# SEARN

## Citation

A detailed description and introduction to SEARN is available here.

## Motivation

SEARN is a meta-algorithm for doing structured prediction. The basic premise is to combine learning and searching to transform a complex structured prediction problem into a simple classification problem. The learning algorithm is designed to begin with a classifier that uses the training data directly, and use that classifier to produce a fully-learned classifier. In this sense, it moves away from the classifier created by the training data.

## Input

Running the SEARN meta-algorithm requires a few different inputs.

• ${\displaystyle L(y,f({\hat {y}}))}$ - A loss function, which must be computable for any sequence of predictions
• ${\displaystyle A}$ - A cost-sensitive learning algorithm. This algorithm will produce learned classifiers, which SEARN refers to as policies.
• ${\displaystyle \pi }$ - The optimal policy. This should produce low loss when applied to the training data

## Algorithm

The algorithm is defined in Daume et al, ML 2009

First, begin with the current policy being the optimal policy. The goal of the algorithm is to actually move away from the optimal policy, in an effort to produce a more generalized classifier. This is because the optimal policy is generally produced by searching the training data, or sometimes is provided by an expert system.

The outermost loop requires an unclear amount of iterations. The design is that once the model has run through enough iterations, the interpolation weight on the initial policy should be degraded far enough that the model is learned.

The inner loop involves using the current policy to classify examples, and then use those examples with the learning algorithm to produce a new policy. We then find an interpolation constant and interpolate the newly learned classifier with the current policy and update the current policy.

The interpolation constant ${\displaystyle \beta }$ is generally different throughout each iteration of the algorithm. A practical value is to use ${\displaystyle 1/T^{3}}$ on the initial iteration. A general note is that ${\displaystyle \beta }$ is often much higher after the first iteration, as the first iteration moves the classifier from completely fitting the training data to a statistical method.

Approximation can also be used to avoid keeping the algorithm from being prohibitively expensive.

## Output

The policy ${\displaystyle h_{last}}$ given by the algorithm can be used to classify sequences.

## Theoretical Analysis

It is provable that there is a bound on the amount of degradation that occurs when updating the new policy in the algorithm, and it is bounded by the following equation:

${\displaystyle L(D,h_{new})\leq L(D,h)+T\beta \ell _{h}^{CS}(h')+{1/2}\beta ^{2}T^{2}c_{max}}$

In addition, we can also say that after ${\displaystyle C/\beta }$ iterations, the loss is bounded by the following equation:

${\displaystyle L(D,h_{last})\leq L(D,\pi )+CT\ell _{avg}+c_{max}({1/2}CT^{2}\beta +T\operatorname {exp} [-C])}$

The proofs for the above theorems can be found here.

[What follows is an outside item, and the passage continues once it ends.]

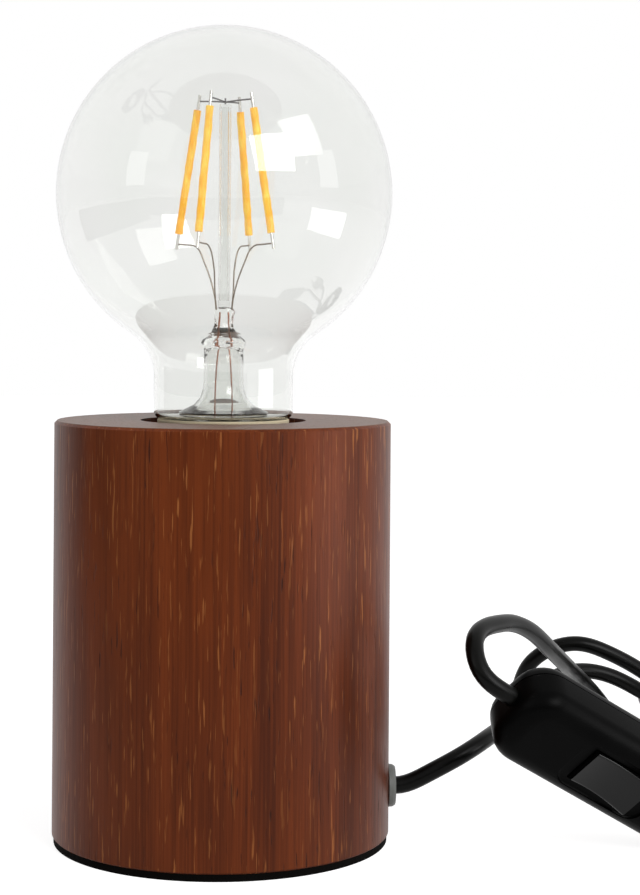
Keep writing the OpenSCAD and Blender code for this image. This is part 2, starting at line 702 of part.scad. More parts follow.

## Comparison To Other Methods

One of the major benefits of SEARN is the flexibility it allows. It allows for arbitrary classifiers, an arbitrary algorithm for learning, and an arbitrary loss function. Perceptron models are generally more limited, as they cannot use an arbitrary loss function. CRFs are generally required to be applied to linear chain models, which SEARN is not limited to.